Stanford and the Ivy League have always had WAY more athletes as a % of the student body than most schools. It's part of the schools culture.
Looks like they now want to change that. Likely a lot of the administrators are not athletes so they don't give a shit.
These schools have much bigger endowments than ever. Yet they are cutting sports. I think the place to look for savings would be all the administrators. But those people won't be cut because they are the ones making these decisions. The bloat in colleges has come not from professors but I believe administrators.
Well said and so very true.
Sad Stanfords founders placed athletics as an important part of the University, alot of culture will be lost with these cuts. The reaction to COVID is indeed worse than the cure. Have to imagine alot Alumni will be saddened by this news, its hard to believe that people continue to support the shut down of our country.
agip wrote:
I'm hoping that a division 3 format is developed...with local competitions alone, zero or fewer athletic scholarships, far fewer seats reserved for athletes, less pressure, less money required.
I mean football and basketball will always be some kind of different sport than the rest, but for all the others. Just scale them back. Sport teams really, really don't need to fly to competitions. Sure, it will hurt Nebraska and North Dakota. Sorry. Go somewhere else to school if sports are that important.
Agree with the first part an D3 or limited scholarship model should be fine for most sports, or even subsidized clubs.
I think your last part is pretty arrogant and your consideration of geography appears to be fairly limited. Pretty much any school in the USA lower 48 is within a day (8 hr van or bus ride) of dozens of other schools.

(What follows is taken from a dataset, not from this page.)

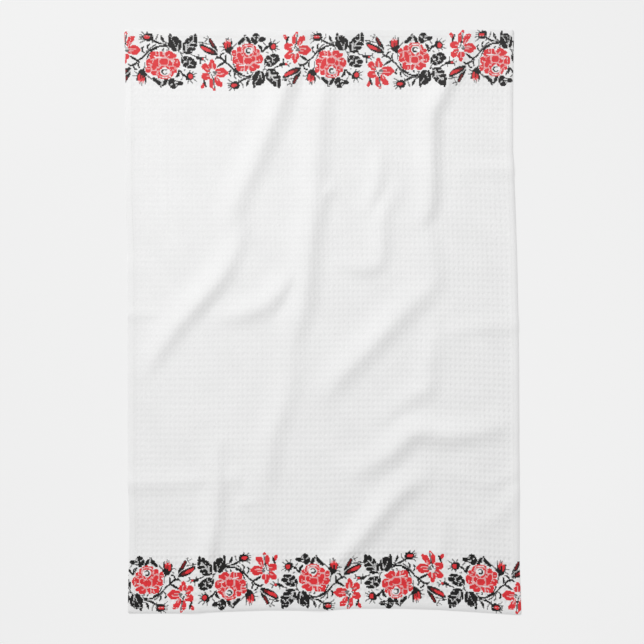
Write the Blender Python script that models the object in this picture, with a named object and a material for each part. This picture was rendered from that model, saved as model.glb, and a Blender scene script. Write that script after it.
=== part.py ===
# Tea towel: one panel of waffle-weave cotton with a turned hem on each of its four sides.
# It lies on a surface with its printed face up and its length along Y, in soft folds
# that run from the upper right to the lower left. Metres, +Z up, origin on the surface
# under the middle of the towel's box.

from collections import namedtuple

import bmesh
import bpy
import numpy as np

MM = 0.001

# Size of the towel as it lies, over its widest and longest places
LYING_WIDTH = 412.9 * MM
LYING_LENGTH = 608.4 * MM

# Cloth and hem
CLOTH_THICKNESS = 1.5 * MM
HEM_THICKNESS = 2.2 * MM
HEM_WIDTH = 7.5 * MM
HEM_STEP = 1.2 * MM
EDGE_ROUNDING = 0.8 * MM

# Size of one cell of the sheet between the hems
CELL = 8.1 * MM

# How far apart the points lie that a fold's crest is followed by
CREST_STEP = 4.0 * MM

# How sharply folds that meet are told apart: higher keeps each one's own height
MEETING_POWER = 4

# How far each edge lies inside the box, in mm: place along the edge, distance inside
Edge = namedtuple("Edge", "place inside")
LEFT_EDGE = (
    Edge(-303, 3.6),
    Edge(-247, 4.7),
    Edge(-211, 5.2),
    Edge(-154, 3.6),
    Edge(75, 3.6),
    Edge(127, 1.5),
    Edge(241, 1.5),
    Edge(303, 0.0),
)
RIGHT_EDGE = (
    Edge(-303, 0.0),
    Edge(-247, 2.0),
    Edge(-185, 2.0),
    Edge(-40, 2.6),
    Edge(23, 3.7),
    Edge(70, 4.7),
    Edge(132, 6.8),
    Edge(179, 8.9),
    Edge(241, 8.9),
    Edge(303, 7.8),
)
BOTTOM_EDGE = (
    Edge(-140, 1.5),
    Edge(-109, 3.1),
    Edge(-60, 4.7),
    Edge(0, 4.4),
    Edge(29, 6.5),
    Edge(80, 6.5),
    Edge(120, 5.2),
    Edge(162, 2.6),
    Edge(200, 0.0),
)
TOP_EDGE = (
    Edge(-200, 0.0),
    Edge(-60, 0.8),
    Edge(60, 0.5),
    Edge(200, 0.0),
)

# The folds, in mm. A crest is followed from its upper or right end to its lower or left
# one, as (x, y, share of the height). The near flank lies on the left or upper side of
# the crest and is the gentle one, the far flank lies on the right or lower side.
Fold = namedtuple("Fold", "name height near_flank far_flank crest")
FOLDS = (
    Fold(
        "left, upper part",
        5.6,
        34,
        24,
        (
            (-22, 304, 0.35),
            (-31, 272, 0.65),
            (-41, 241, 1.0),
            (-63, 183, 0.95),
            (-89, 125, 0.75),
            (-92, 95, 0.35),
        ),
    ),
    Fold(
        "left, lower part",
        5.4,
        33,
        20,
        (
            (-91, 116, 0.3),
            (-88, 86, 0.6),
            (-104, 50, 0.85),
            (-124, 26, 1.0),
            (-150, -3, 0.9),
            (-173, -33, 0.65),
            (-192, -65, 0.0),
        ),
    ),
    Fold(
        "middle",
        6.2,
        34,
        24,
        (
            (22, 304, 0.3),
            (8, 272, 0.45),
            (0, 241, 0.6),
            (-7, 180, 0.75),
            (-9, 127, 0.9),
            (-15, 75, 1.0),
            (-20, 23, 0.9),
            (-32, -23, 0.5),
            (-36, -66, 0.4),
            (-50, -110, 0.65),
            (-59, -154, 0.55),
            (-62, -203, 0.0),
        ),
    ),
    Fold(
        "middle, hook",
        4.0,
        26,
        17,
        (
            (18, 141, 0.0),
            (1, 133, 1.0),
            (-5, 109, 0.8),
            (-9, 80, 0.0),
        ),
    ),
    Fold(
        "middle, branch",
        4.8,
        30,
        22,
        (
            (-17, 68, 0.0),
            (-41, 37, 1.0),
            (-58, 20, 0.8),
            (-82, 10, 0.85),
            (-118, 4, 0.0),
        ),
    ),
    Fold(
        "small, above the curl",
        3.0,
        22,
        18,
        (
            (60, 190, 0.0),
            (57, 157, 1.0),
            (54, 137, 0.95),
            (42, 106, 0.0),
        ),
    ),
    Fold(
        "curl",
        3.2,
        25,
        18,
        (
            (87, 145, 0.0),
            (71, 128, 0.5),
            (62, 108, 0.9),
            (61, 80, 1.0),
            (57, 61, 0.95),
            (40, 57, 0.95),
            (9, 66, 0.0),
        ),
    ),
    Fold(
        "right",
        6.2,
        30,
        19,
        (
            (152, 304, 0.25),
            (138, 268, 0.6),
            (124, 240, 0.8),
            (113, 215, 0.95),
            (112, 179, 1.0),
            (111, 127, 0.95),
            (105, 104, 0.5),
            (101, 85, 0.0),
        ),
    ),
    Fold(
        "right, into the long slant",
        5.0,
        34,
        24,
        (
            (111, 116, 0.0),
            (109, 83, 0.55),
            (115, 49, 0.75),
            (109, 34, 0.65),
            (85, 12, 0.85),
            (50, -25, 1.0),
            (13, -62, 0.75),
            (1, -85, 0.15),
            (4, -102, 0.0),
        ),
    ),
    Fold(
        "short, below the slant",
        3.1,
        25,
        22,
        (
            (117, 12, 0.0),
            (118, -8, 0.4),
            (110, -45, 0.75),
            (108, -67, 1.0),
            (92, -77, 0.9),
            (70, -92, 0.45),
            (61, -111, 0.0),
        ),
    ),
    Fold(
        "lower right",
        6.2,
        30,
        24,
        (
            (196, -100, 0.0),
            (178, -110, 0.55),
            (134, -117, 1.0),
            (96, -115, 0.95),
            (67, -138, 0.8),
            (33, -156, 0.35),
            (23, -164, 0.0),
        ),
    ),
    Fold(
        "bottom slant",
        6.2,
        28,
        24,
        (
            (118, -155, 0.0),
            (99, -164, 0.5),
            (74, -182, 1.0),
            (39, -223, 1.0),
            (16, -248, 0.9),
            (2, -275, 0.4),
            (-6, -304, 0.2),
        ),
    ),
    Fold(
        "bottom left",
        4.6,
        29,
        18,
        (
            (-104, -111, 0.0),
            (-112, -140, 0.55),
            (-109, -166, 1.0),
            (-113, -208, 0.95),
            (-121, -247, 1.0),
            (-128, -279, 0.5),
            (-132, -304, 0.2),
        ),
    ),
    Fold(
        "crease, lower left",
        2.4,
        22,
        20,
        (
            (-76, -160, 0.0),
            (-100, -163, 0.9),
            (-140, -165, 0.8),
            (-170, -167, 1.0),
            (-206, -168, 1.0),
        ),
    ),
    Fold(
        "crease, right",
        1.6,
        22,
        16,
        (
            (205, -3, 0.9),
            (170, -4, 1.0),
            (135, -9, 0.7),
            (118, -3, 0.0),
        ),
    ),
    Fold(
        "crease, upper right",
        1.8,
        18,
        20,
        (
            (205, 160, 1.0),
            (175, 160, 0.9),
            (150, 162, 0.5),
            (137, 161, 0.0),
        ),
    ),
    Fold(
        "crease, left",
        1.1,
        18,
        11,
        (
            (-160, 1, 0.0),
            (-178, 7, 0.9),
            (-205, 7, 1.0),
        ),
    ),
    Fold(
        "small, under the lower right",
        1.3,
        15,
        14,
        (
            (200, -155, 0.6),
            (170, -168, 1.0),
            (140, -158, 0.7),
            (114, -158, 0.0),
        ),
    ),
    Fold(
        "small, at the right edge",
        1.6,
        18,
        22,
        (
            (198, -180, 1.0),
            (188, -196, 1.0),
            (166, -209, 0.5),
            (149, -217, 0.0),
        ),
    ),
    Fold(
        "small, towards the bottom",
        2.2,
        22,
        20,
        (
            (127, -194, 0.0),
            (125, -205, 0.6),
            (124, -225, 1.0),
            (118, -245, 0.75),
            (124, -262, 0.0),
        ),
    ),
    Fold(
        "small, beside the bottom left",
        1.5,
        11,
        13,
        (
            (-50, -179, 0.0),
            (-64, -185, 1.0),
            (-80, -187, 1.0),
            (-92, -188, 0.0),
        ),
    ),
)

TOWEL_COLOUR = (0.88, 0.88, 0.87, 1.0)
TOWEL_ROUGHNESS = 0.9


def clear_scene():
    for thing in list(bpy.data.objects):
        bpy.data.objects.remove(thing, do_unlink=True)


def cloth_material():
    material = bpy.data.materials.new("waffle_cotton")
    material.use_nodes = True
    shader = material.node_tree.nodes["Principled BSDF"]
    shader.inputs["Base Color"].default_value = TOWEL_COLOUR
    shader.inputs["Roughness"].default_value = TOWEL_ROUGHNESS
    shader.inputs["Metallic"].default_value = 0.0
    material.diffuse_color = TOWEL_COLOUR
    return material


def edge_inside(edge, place):
    """How far an edge lies inside the box at these places along it, in metres."""
    rows = np.array(edge) * MM
    return np.interp(place, rows[:, 0], rows[:, 1])


def lines_across(length):
    """Distances of the sheet's lines from one side to the other: a few at each hem,
    then even ones between the hems."""
    hem = np.array([0.0, EDGE_ROUNDING, HEM_WIDTH, HEM_WIDTH + HEM_STEP])
    cells = round((length - 2 * hem[-1]) / CELL)
    middle = np.linspace(hem[-1], length - hem[-1], cells + 1)
    return np.concatenate([hem[:-1], middle, length - hem[:-1][::-1]])


def place_on_surface(across, along):
    """Where a point of the even rectangle lies, once its edges are as uneven as the towel's."""
    half_width, half_length = LYING_WIDTH / 2, LYING_LENGTH / 2
    left = edge_inside(LEFT_EDGE, along) - half_width
    right = half_width - edge_inside(RIGHT_EDGE, along)
    bottom = edge_inside(BOTTOM_EDGE, across) - half_length
    top = half_length - edge_inside(TOP_EDGE, across)
    share_x = (across + half_width) / LYING_WIDTH
    share_y = (along + half_length) / LYING_LENGTH
    return left + share_x * (right - left), bottom + share_y * (top - bottom)


def smooth_crest(crest):
    """Points every few millimetres on a smooth curve through a fold's own points."""
    points = np.array(crest) * (MM, MM, 1)
    ends = 2 * points[0] - points[1], 2 * points[-1] - points[-2]
    points = np.vstack([ends[0], points, ends[1]])
    curve = []
    for before, start, end, after in zip(points, points[1:], points[2:], points[3:]):
        count = max(2, round(np.hypot(*(end - start)[:2]) / CREST_STEP))
        t = np.linspace(0, 1, count, endpoint=False)[:, None]
        curve.append(
            0.5
            * (
                2 * start
                + (end - before) * t
                + (2 * before - 5 * start + 4 * end - after) * t**2
                + (3 * start - before - 3 * end + after) * t**3
            )
        )
    return np.vstack(curve + [points[-2]])


def fold_height(fold, x, y):
    """Height of one fold over each point: a rounded ridge that runs out gently, with its
    own width on each side."""
    crest = smooth_crest(fold.crest)
    start, run = crest[:-1], np.diff(crest, axis=0)
    to_x = x[:, None] - start[:, 0]
    to_y = y[:, None] - start[:, 1]
    along = (to_x * run[:, 0] + to_y * run[:, 1]) / (run[:, :2] ** 2).sum(axis=1)
    along = np.clip(along, 0, 1)
    distance = np.hypot(to_x - along * run[:, 0], to_y - along * run[:, 1])
    nearest = distance.argmin(axis=1)
    rows = np.arange(len(x))
    turn = run[nearest, 0] * to_y[rows, nearest] - run[nearest, 1] * to_x[rows, nearest]
    flank = np.where(turn > 0, fold.far_flank, fold.near_flank) * MM
    share = start[nearest, 2] + along[rows, nearest] * run[nearest, 2]
    out = np.clip(distance[rows, nearest] / flank, 0, 1)
    ridge = (1 - out) ** 3 * (1 + 3 * out)
    return fold.height * MM * np.clip(share, 0, 1) * ridge


def cloth_height(x, y):
    """Height of the underside over the surface: nothing between the folds."""
    heights = [fold_height(fold, x, y) ** MEETING_POWER for fold in FOLDS]
    return sum(heights) ** (1 / MEETING_POWER)


def thickness(inside):
    """Thickness of the cloth at a distance inside the nearest edge."""
    places = (0.0, HEM_WIDTH, HEM_WIDTH + HEM_STEP)
    return np.interp(inside, places, (HEM_THICKNESS, HEM_THICKNESS, CLOTH_THICKNESS))


def make_towel():
    """A grid is laid on the folds, extruded upwards to the cloth's thickness, and its rim rounded."""
    lines_x = lines_across(LYING_WIDTH)
    lines_y = lines_across(LYING_LENGTH)
    across, along = np.meshgrid(lines_x - LYING_WIDTH / 2, lines_y - LYING_LENGTH / 2)
    across, along = across.ravel(), along.ravel()
    inside = np.minimum(
        LYING_WIDTH / 2 - np.abs(across), LYING_LENGTH / 2 - np.abs(along)
    )
    x, y = place_on_surface(across, along)
    under = cloth_height(x, y)
    rim = EDGE_ROUNDING * np.clip(1 - inside / EDGE_ROUNDING, 0, 1)

    sheet = bmesh.new()
    places = zip(x, y, under + rim)
    lower = [sheet.verts.new(place) for place in places]
    row = len(lines_x)
    for line in range(len(lines_y) - 1):
        for cell in range(row - 1):
            corner = line * row + cell
            quad = (corner, corner + 1, corner + row + 1, corner + row)
            sheet.faces.new([lower[index] for index in quad])
    sheet.verts.index_update()
    rise = thickness(inside) - 2 * rim
    lift = sheet.verts.layers.float.new("lift")
    for vert, height in zip(sheet.verts, rise):
        vert[lift] = height

    made = bmesh.ops.extrude_face_region(sheet, geom=sheet.faces[:])
    for thing in made["geom"]:
        if isinstance(thing, bmesh.types.BMVert):
            thing.co.z += thing[lift]
    bmesh.ops.recalc_face_normals(sheet, faces=sheet.faces[:])

    mesh = bpy.data.meshes.new("towel")
    sheet.to_mesh(mesh)
    sheet.free()
    mesh.shade_smooth()
    mesh.set_sharp_from_angle(angle=np.radians(40))
    mesh.materials.append(cloth_material())
    towel = bpy.data.objects.new("towel", mesh)
    bpy.context.scene.collection.objects.link(towel)
    return towel


clear_scene()
make_towel()
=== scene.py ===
# Tea towel of white waffle-weave cotton, lying on a pale floor in soft folds, with a red and
# black cross-stitch style border printed at each end. Sizes are in mm until a mesh is made.
import math

import bmesh
import bpy
import numpy as np
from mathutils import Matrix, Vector


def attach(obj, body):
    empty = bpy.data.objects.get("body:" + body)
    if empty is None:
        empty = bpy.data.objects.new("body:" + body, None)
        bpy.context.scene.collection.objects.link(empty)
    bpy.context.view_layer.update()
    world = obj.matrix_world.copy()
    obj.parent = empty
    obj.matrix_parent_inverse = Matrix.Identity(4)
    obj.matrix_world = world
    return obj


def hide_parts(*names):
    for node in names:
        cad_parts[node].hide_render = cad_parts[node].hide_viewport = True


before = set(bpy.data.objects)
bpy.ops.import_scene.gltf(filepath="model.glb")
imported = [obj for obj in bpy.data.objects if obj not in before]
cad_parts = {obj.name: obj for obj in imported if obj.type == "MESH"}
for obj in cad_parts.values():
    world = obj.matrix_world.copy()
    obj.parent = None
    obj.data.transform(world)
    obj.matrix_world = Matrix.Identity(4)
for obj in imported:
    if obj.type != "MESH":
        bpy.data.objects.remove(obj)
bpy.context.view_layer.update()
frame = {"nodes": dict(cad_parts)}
bpy.ops.object.select_all(action="DESELECT")
mm = 0.001
print("frame loaded:", ", ".join(frame["nodes"]))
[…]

The entire university system in the US has been teetering for years now. Millions and millions of former students saddled with billions in debt. Asking kids and their families to pony up 30K-90K PER YEAR for an undergraduate education? GTFO! How has it even gotten this far?
I would hope that a silver lining from the destruction that will come from Corona will be a complete overhaul of certain aspects of our broken society. Billionaires on their way to trillions, bloated and brazenly corrupt corporate culture, bloated university systems, an entire economy reliant on consumer spending, it's all sh!t and needs massive overhauling.
I love what Stanford did and hope there's a lot more where that came from.